Davidson and Carey enlisted Rabbi Ted Falcon of Bet Alef Meditational Synagogue and Greg Eisen of the Dharma Sound Zen Center to help plan the event. Each will bring a choir that will teach audience members traditional chants.
In the case of each faith, the sound comes from the distant past.
"The earliest music in the Jewish service had to do with the chanting of the Torah," Falcon said. Over time, the written Hebrew alphabet gained other symbols, directions for chanting ancient melodies.
The first directions for chanting were found in the writings of Rabbi Abraham Abulafia in the 13th century, a time of expansion of the mystical teachings of the kabbalah.
Abulafia combined the sounds of the many Hebrew names for God with choreographed movements of the head and hands, Falcon said, and a new way of connecting with the spiritual self was discovered.
Bet Alef's choir has 28 members, directed by Stephen Merritt. Its name, Tiferet, comes from the space on the kabbalistic Tree of Life that stands for beauty.
Members of the Dharma Sound Zen Center group chant as part of daily meditations and retreats at meeting halls in Seattle, Redmond, Tacoma and Orcas Island, said Eisen, an optometrist and Buddhist teacher-in-training.
The group is part of the Kwan Um school established in the U.S. in 1972 by a Korean zen master, Seung Sahn.
"Chanting is a form of meditation used to calm the mind and deepen one's insight," Eisen said. "It helps us get in touch with our most wise, most compassionate self."
Taneen, the Sufi music ensemble, comes from San Rafael, Calif. The name means "divine breath," and the group uses ancient and modern instruments - the Persian tar and zarb along with the guitar and keyboard - as backing for its chants.
"The outer form of what they do is different from the other groups," Carey said. "But the intention and the goal is the same for all of us. If you listen to people who are sincere in honoring the divine mystery, it can have a powerful effect. It can open hearts to others and help them understand their own mystical tradition, too."

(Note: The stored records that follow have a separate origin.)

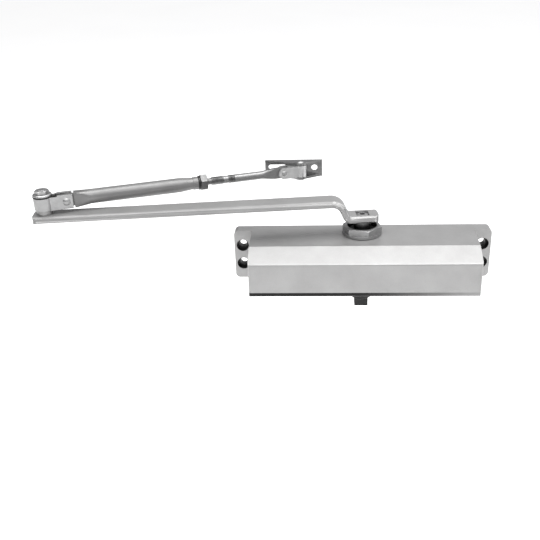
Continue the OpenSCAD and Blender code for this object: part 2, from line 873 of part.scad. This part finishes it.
module adjusting_rod() {
    flare_x = rod_fork_x - rod_flare[0];
    color("silver") along_forearm() difference() {
        union() {
            rod_band([rod_x0, relief[0]], thread_d);
            rod_band(relief, relief_d);
            rod_band([relief[1], plain[0]], thread_d);
            rod_band(plain, plain_d);
            rod_band([plain[1], thread_end], thread_d);
            rod_band([thread_end, flare_x], rod_d);
            hull() {
                rod_band([flare_x, flare_x + 1], rod_d - 0.1);
                translate([rod_fork_x - rod_flare[1], -rod_tongue_half, -rod_tongue_h / 2])
                    cube([2, 2 * rod_tongue_half, rod_tongue_h]);
            }
            translate([rod_fork_x - rod_flare[1], -rod_tongue_half, -rod_tongue_h / 2])
                cube([rod_flare[1], 2 * rod_tongue_half, rod_tongue_h]);
            translate([rod_fork_x, rod_tongue_half, 0]) rotate([90, 0, 0])
                cylinder(h = 2 * rod_tongue_half, r = 4.2);
        }
        translate([rod_fork_x, 10, 0]) rotate([90, 0, 0])
            cylinder(h = 20, d = rod_pin_d + 2 * run_gap);
    }
}

// The block at the frame end: a round-ended eye for the bracket's rivet and a fork for the rod
module rod_knuckle() {
    h = ear_gap - 0.7;
    color("silver") along_forearm() translate([fore_len, 0, 0]) mirror([1, 0, 0]) difference() {
        union() {
            translate([0, 0, -h / 2]) cylinder(h = h, r = rod_barrel_r);
            translate([0, -rod_fork_half, -rod_fork_h / 2])
                cube([rod_reach, 2 * rod_fork_half, rod_fork_h]);
            translate([rod_reach, rod_fork_half, 0]) rotate([90, 0, 0])
                cylinder(h = 2 * rod_fork_half, r = rod_fork_h / 2);
        }
        translate([0, 0, -ear_gap]) cylinder(h = 2 * ear_gap, d = bracket_pin_d + 2 * run_gap);
        translate([rod_reach - 4.7, -rod_slot_half, -ear_gap])
            cube([20, 2 * rod_slot_half, 2 * ear_gap]);
        translate([rod_reach, 10, 0]) rotate([90, 0, 0]) cylinder(h = 20, d = rod_pin_d);
    }
}

module rod_rivet() {
    color("lightgray") along_forearm() translate([rod_fork_x, 0, 0])
        rivet(rod_fork_half, rod_pin_d, 3);
}

// Frame bracket: a plate with an ear folded forward above and below the barrel

module ear_outline() {
    polygon(concat(
        [[plate_x0 + 1, plate_y + 0.5]],
        arc([0, 0], ear_r, 198, 342, 14),
        [[plate_x0 + plate_len - 1, plate_y + 0.5]]
    ));
}

module frame_bracket() {
    color("silver") at_bracket() difference() {
        union() {
            translate([plate_x0, plate_y, -plate_h / 2]) cube([plate_len, plate_t, plate_h]);
            for (m = [0, 1]) mirror([0, 0, m])
                translate([0, 0, ear_gap / 2]) linear_extrude(plate_t) ear_outline();
        }
        translate([0, 0, -plate_h]) cylinder(h = 2 * plate_h, d = bracket_pin_d);
        translate([hole_x, plate_y + plate_t + 1, hole_z]) rotate([90, 0, 0])
            cylinder(h = plate_t + 2, d = plate_hole_d);
        for (x = [slot_w / 2, slot_len - slot_w / 2])
            translate([slot_x0 + x, plate_y + plate_t + 1, slot_z]) rotate([90, 0, 0])
                cylinder(h = plate_t + 2, d = slot_w);
        translate([slot_x0 + slot_w / 2, plate_y - 1, slot_z - slot_w / 2])
            cube([slot_len - slot_w, plate_t + 2, slot_w]);
    }
}

module bracket_rivet() {
    color("lightgray") at_bracket() rivet_along(plate_h, bracket_pin_d, 4);
}

housing();
bearing_cap_top();
bearing_cap_bottom();
spindle_bushes();
spindle_seals();
end_plug_left();
end_plug_right();
plug_orings();
sweep_valve();
latch_valve();
valve_orings();
spring_adjuster();
adjuster_oring();
spring_seat();
closing_spring();
rack_piston();
piston_ring();
check_ball();
check_spring();
check_retainer();
pinion_spindle();
spindle_cap();
main_arm();
arm_screw();
elbow_spacer();
elbow_stud();
elbow_washer();
elbow_collar();
elbow_nut();
elbow_knuckle();
forearm_rivet();
forearm_tube();
lock_washer();
lock_nut();
adjusting_rod();
rod_rivet();
rod_knuckle();
bracket_rivet();
frame_bracket();
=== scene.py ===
"""Door closer: the looks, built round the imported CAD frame. Metres, in the CAD frame."""
import json
import math

import bmesh
import bpy
from mathutils import Matrix, Vector

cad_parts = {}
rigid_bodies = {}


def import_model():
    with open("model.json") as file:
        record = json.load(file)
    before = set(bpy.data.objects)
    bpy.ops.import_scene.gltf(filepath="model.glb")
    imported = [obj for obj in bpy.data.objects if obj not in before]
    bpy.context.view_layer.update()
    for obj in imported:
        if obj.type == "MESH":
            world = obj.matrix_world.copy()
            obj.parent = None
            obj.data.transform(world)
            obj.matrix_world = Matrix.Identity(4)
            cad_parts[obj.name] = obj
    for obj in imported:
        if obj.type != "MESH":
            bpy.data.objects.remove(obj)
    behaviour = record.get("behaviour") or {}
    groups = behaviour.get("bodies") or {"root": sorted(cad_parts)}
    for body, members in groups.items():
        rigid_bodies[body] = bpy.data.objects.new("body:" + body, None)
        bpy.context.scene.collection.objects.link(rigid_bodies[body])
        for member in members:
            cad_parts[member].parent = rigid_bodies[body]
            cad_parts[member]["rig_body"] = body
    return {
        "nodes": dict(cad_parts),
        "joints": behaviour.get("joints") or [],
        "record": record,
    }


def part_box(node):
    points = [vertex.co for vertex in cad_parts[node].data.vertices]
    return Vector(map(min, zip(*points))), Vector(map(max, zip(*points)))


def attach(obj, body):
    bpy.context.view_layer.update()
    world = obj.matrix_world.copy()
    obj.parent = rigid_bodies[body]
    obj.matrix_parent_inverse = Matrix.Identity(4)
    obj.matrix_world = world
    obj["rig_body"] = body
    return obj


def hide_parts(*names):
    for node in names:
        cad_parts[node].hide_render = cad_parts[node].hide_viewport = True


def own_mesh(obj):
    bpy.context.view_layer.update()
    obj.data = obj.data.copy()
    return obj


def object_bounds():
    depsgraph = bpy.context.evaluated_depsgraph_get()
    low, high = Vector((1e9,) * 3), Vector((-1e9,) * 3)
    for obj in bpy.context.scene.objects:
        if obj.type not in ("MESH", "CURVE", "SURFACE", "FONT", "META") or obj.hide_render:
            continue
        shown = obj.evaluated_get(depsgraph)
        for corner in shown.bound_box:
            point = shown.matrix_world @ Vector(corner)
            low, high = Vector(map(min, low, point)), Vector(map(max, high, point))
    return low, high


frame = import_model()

cad_bounds = [list(corner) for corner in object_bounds()]
MM = 0.001
scene = bpy.context.scene

# ---------------------------------------------------------------- places taken from the frame

joint_of = {joint["name"]: joint for joint in frame["joints"]}
slot_of = {part["node"]: part["material_slot"] for part in frame["record"]["subparts"]}
spindle = Vector(joint_of["arm_swing"]["pos_m"])
elbow = Vector(joint_of["elbow_swing"]["pos_m"])
forearm_z = joint_of["bracket_pivot"]["pos_m"][2]
forearm_dir = Vector(joint_of["rod_slide"]["axis"]).normalized()
forearm_side = Vector((-forearm_dir.y, forearm_dir.x, 0))
screw_pattern = frame["record"]["mounts"][0]["dims"]
front_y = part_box("housing")[0][1]


def forearm_point(along, side=0.0, up=0.0):
    """A point given in mm along the forearm from the elbow, to its left and above its centre line."""
    base = Vector((elbow.x, elbow.y, forearm_z))
    return base + MM * (along * forearm_dir + side * forearm_side + up * Vector((0, 0, 1)))


# ---------------------------------------------------------------- materials


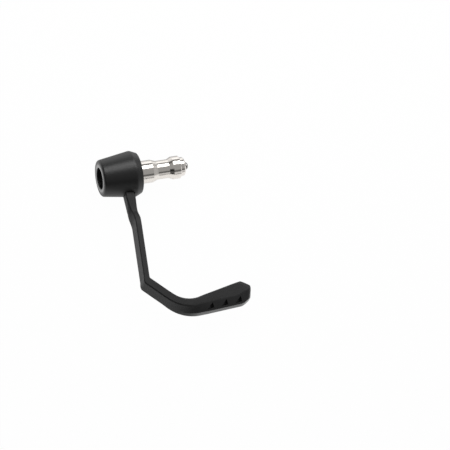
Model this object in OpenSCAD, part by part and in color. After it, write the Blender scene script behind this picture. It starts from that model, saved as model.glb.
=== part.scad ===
// Brake lever guard: a bar end for a motorbike handlebar with an arm that shields the brake lever.
// Origin: centre of the seat that meets the end of the handlebar tube.
// +X runs along the handlebar towards its middle, -Y points forward, +Z points up.

/* [Bar end body] */
// Length of the moulded body along the handlebar
body_length = 32.6; // [30:0.2:42]
// Diameter of the outer end before its rim is rounded
outer_end_d = 29.8; // [28:0.2:32]
// Largest diameter of the body
body_d = 38; // [36:0.5:46]
// Distance from the inboard face to the widest ring
shoulder_width = 5.6; // [4:0.2:8]
// Diameter of the inboard face
inboard_face_d = 33; // [30:0.5:35]
// Rounding of the outer rim
rim_radius = 2; // [1:0.1:3]
// Rounding of the widest ring
shoulder_radius = 3.2; // [1:0.1:4]
// Diameter of the recess for the bolt head
recess_d = 17.5; // [17:0.1:20]
// Depth of the recess for the bolt head
recess_depth = 12.6; // [10:0.2:13]
// Height of the rounded lip around the recess
lip_round = 0.8; // [0.3:0.1:1.5]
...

Eisen's hope "is that this will broaden people's minds to groups other than their own and to help them recognize other paths than their own. Hopefully it will become an inspiration to create a little more harmony in the world. The world needs as much harmony as it can get to relieve some of the suffering on the planet."
The planners hope the day of chanting becomes an annual World Day of Prayer event.
"We've never seen this before, never tried this before," said Davidson. "Who knows how it will work. But the idea is heart-opening, sharing the universal together without talking about all the things we disagree on.
"I think chanting together will elevate the discussions between us to a more holy level."
Sally Macdonald's message number is 206-464-2248. Her e-mail address is email@example.com
Join the chanting
"The Mystical Chant - Interfaith Gateway to the Divine," featuring audience-participation chanting from Jewish, Muslim, Buddhist and Christian traditions, will be from 10 a.m.-4 p.m. next Saturday at St. Mark's Cathedral, 1245 10th Ave. E., Seattle.
Tiferet, a choir from Bet Alef Meditation Synagogue, leads chanting from 10:45-11:15 a.m. and 3:30-4 p.m.
Taneen, a Sufi ensemble, from 11:15-11:45 a.m. and from 3- to 3:30 p.m.
St. Mark's choir, 11:45 a.m.-12:15 p.m. and 2:30-3 p.m.
Dharma Sound Zen Center's group from 12:15-12:45 p.m. and 2-2:30 p.m.
Esther "Little Dove" John, a flutist, will perform a "chakra clearing" to enhance the spiritual effects of the chanting from 1:30-2 p.m.
In a related event, Shah Nazar Seyed Ali Kianfar, co-founder of the International Association of Sufism, will speak at 7:30 p.m. next Saturday at Stillpoint Center for Spirituality, 1111 Harvard Ave.